The ready-to-eat meals are especially useful for working professionals or students who want clean, Sattvic food without the prep time. The combo packs — like the Utsav Feast Pack and Sattvic Upvas Pack — are designed for festivals and fasting periods, which temple kitchens would typically serve but can’t ship to you.

If your primary need is fresh prasadam from a local temple, or you’re supporting a feeding program for underprivileged communities, then Akshaya Patra or your nearest ISKCON temple kitchen is the right channel.

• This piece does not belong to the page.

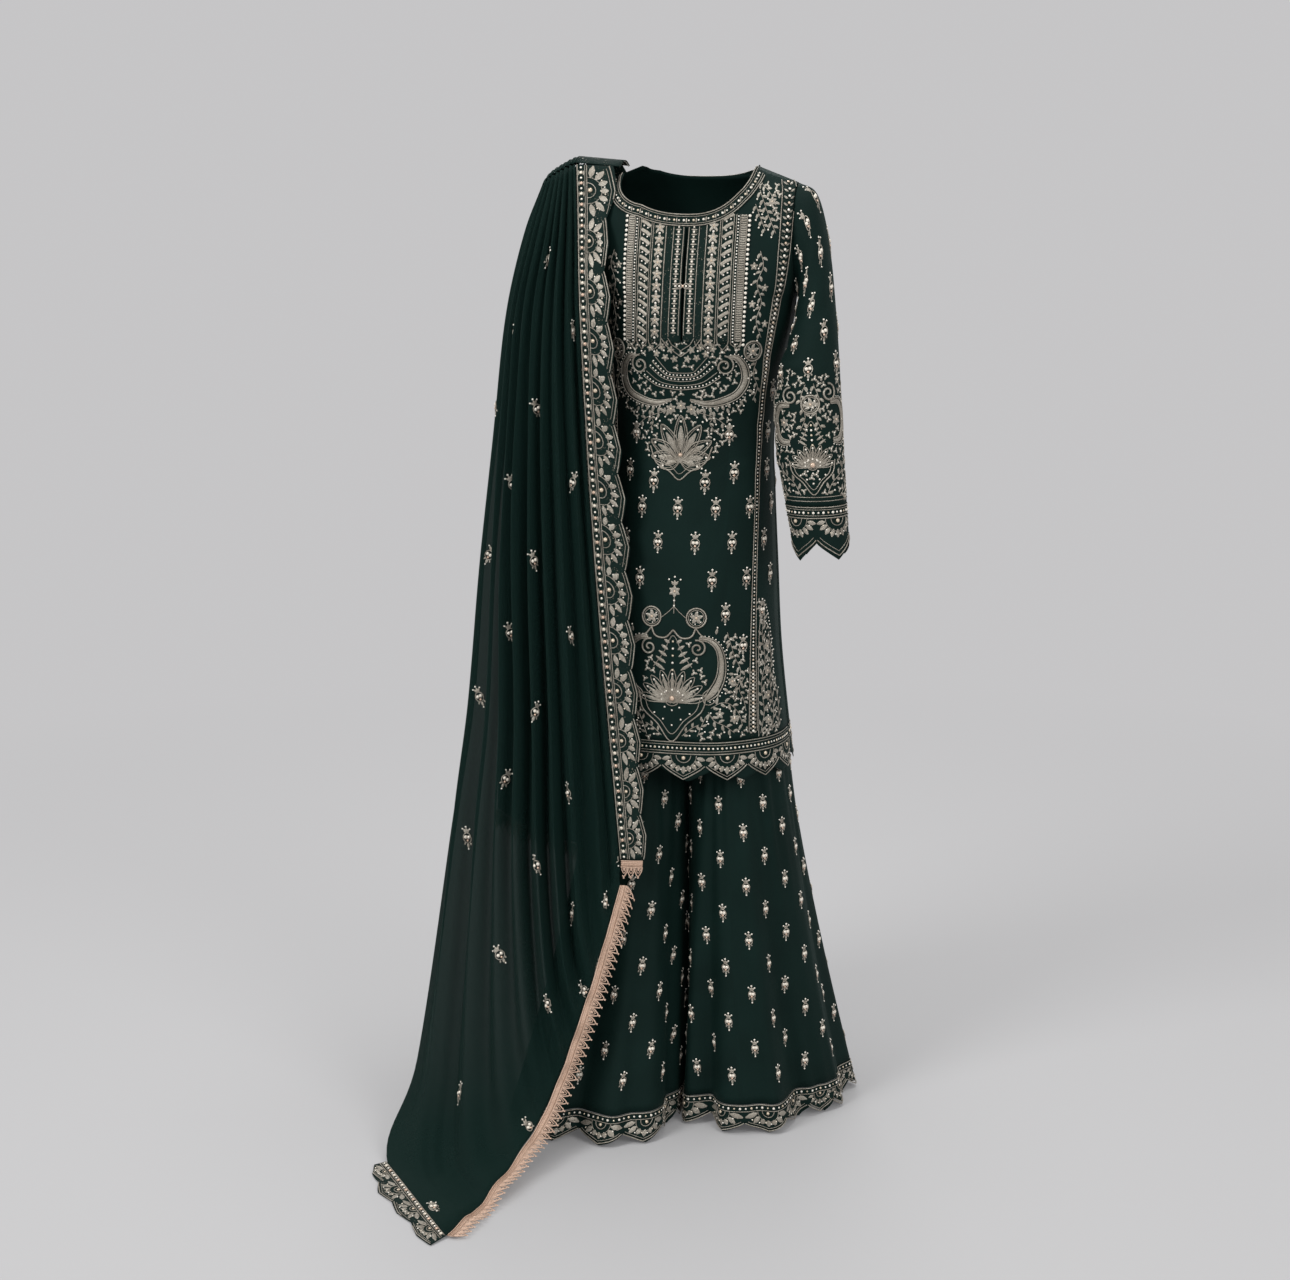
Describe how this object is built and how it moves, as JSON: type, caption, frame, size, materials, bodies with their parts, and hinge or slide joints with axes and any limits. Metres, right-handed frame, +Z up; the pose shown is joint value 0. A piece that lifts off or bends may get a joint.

Those initiatives are not competitors to Vasudha Foods — they serve a different need entirely.

But if you want packaged Sattvic food that you can stock in your pantry, order from anywhere in India, and trust to be made with the same principles that govern temple kitchens — Vasudha Foods is the only House of Hare Krishna initiative that delivers on that, literally and figuratively.

The Broader Point About Sattvic Food at Scale

There’s a gap in the Indian food market that has existed for a long time: the space between temple prasadam (which is spiritually pure but logistically inaccessible) and mainstream packaged food (which is widely available but often includes onion, garlic, and refined ingredients). Vasudha Foods occupies that gap with intention.

Other Sattvic food brands in India — like Tattva Foods or Organic Tatva — offer some overlap in philosophy, but they don’t carry the direct institutional lineage of the House of Hare Krishna. For consumers who want that specific spiritual provenance alongside practical convenience, Vasudha Foods is a distinct category of its own.

In 2026, as interest in clean eating, ancient grains, and mindful food choices continues to grow across India, the timing for a brand like this is probably better than it has ever been. The question for most buyers isn’t whether Sattvic food is worth eating — it’s where to find it reliably. Vasudha Foods answers that question with a catalog, a checkout page, and a delivery address.